How to approach the process without wasting time

Start with the receiving authority, not the issuing authority. Ask what exact document they want, whether they need an original or certified copy, whether an apostille is required, and whether translation and notarization must happen before submission. Once you know that, work backward.

Then check whether the country where the document originates is the one that must issue the apostille. In most cases, it is. After that, confirm whether the document is public, notarized, or still private and therefore not yet ready for apostille.

If you are managing documents across Turkey and another country, keep a simple record of each step. Note the issue date, apostille date, translation date, and the office that requested it. This sounds basic, but it helps when you are asked for a newer copy or need to prove the chain of certification.

For foreigners using legal and administrative documents in Turkey, a little verification at the start usually saves more time than rushing to a notary first.
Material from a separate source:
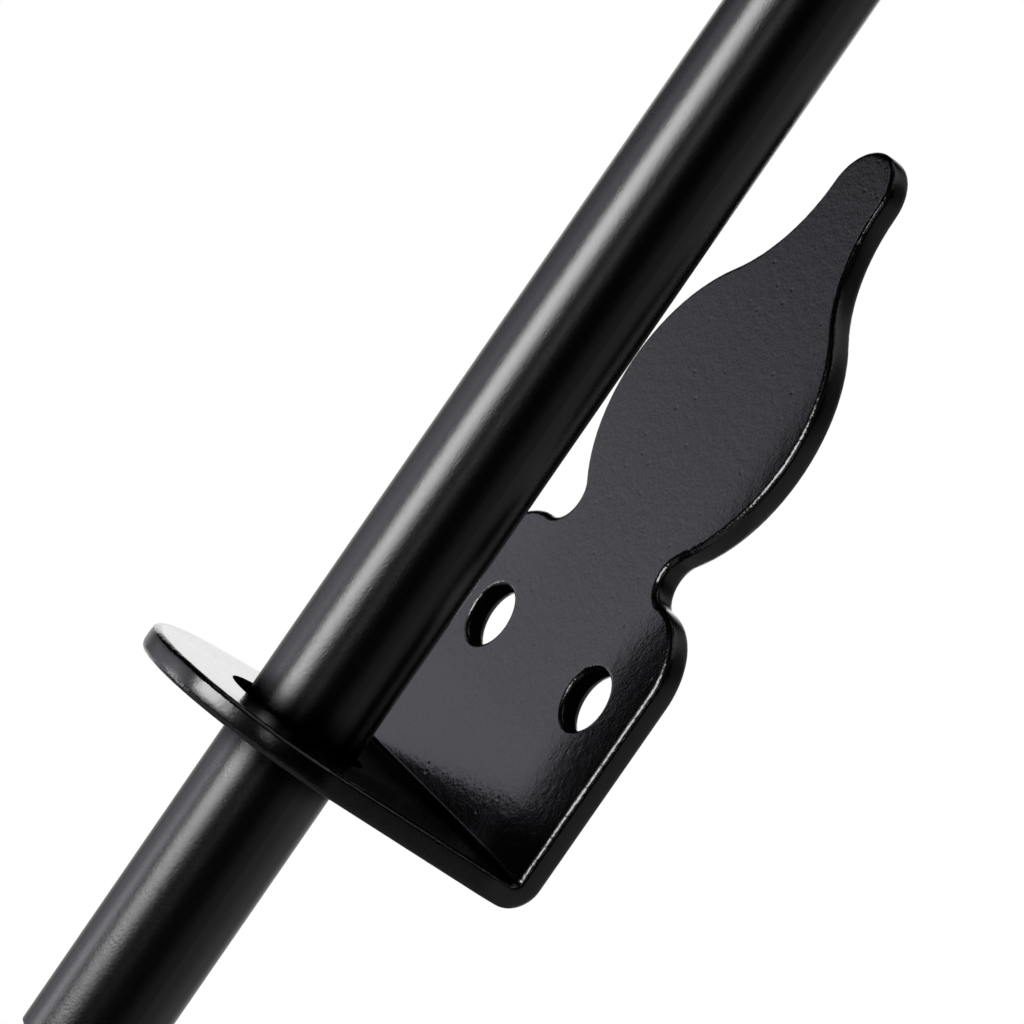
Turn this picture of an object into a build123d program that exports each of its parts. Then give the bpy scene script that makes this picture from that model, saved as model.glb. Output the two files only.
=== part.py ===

If you need practical guidance while sorting out document types, official forms, or Turkey-facing legal procedures, a platform like Attorkey can help you organize the process before small mistakes become delays.

When the answer is not apostille

Sometimes the right answer is no apostille at all. If the document will stay inside Turkey and was issued by a Turkish authority for Turkish use, no apostille is needed. If the destination country is not in the Hague system, you may be looking at consular legalization. If the institution accepts a digitally verifiable official record, a paper apostille may not be part of the process.

That is why the word apostille can be misleading. People use it as shorthand for international document approval, but it is only one method. The real task is matching the document, country, and authority to the correct route.

The good news is that once you identify the document’s origin and the receiving office’s exact requirement, the process usually becomes much more manageable. A careful start beats a fast start every time.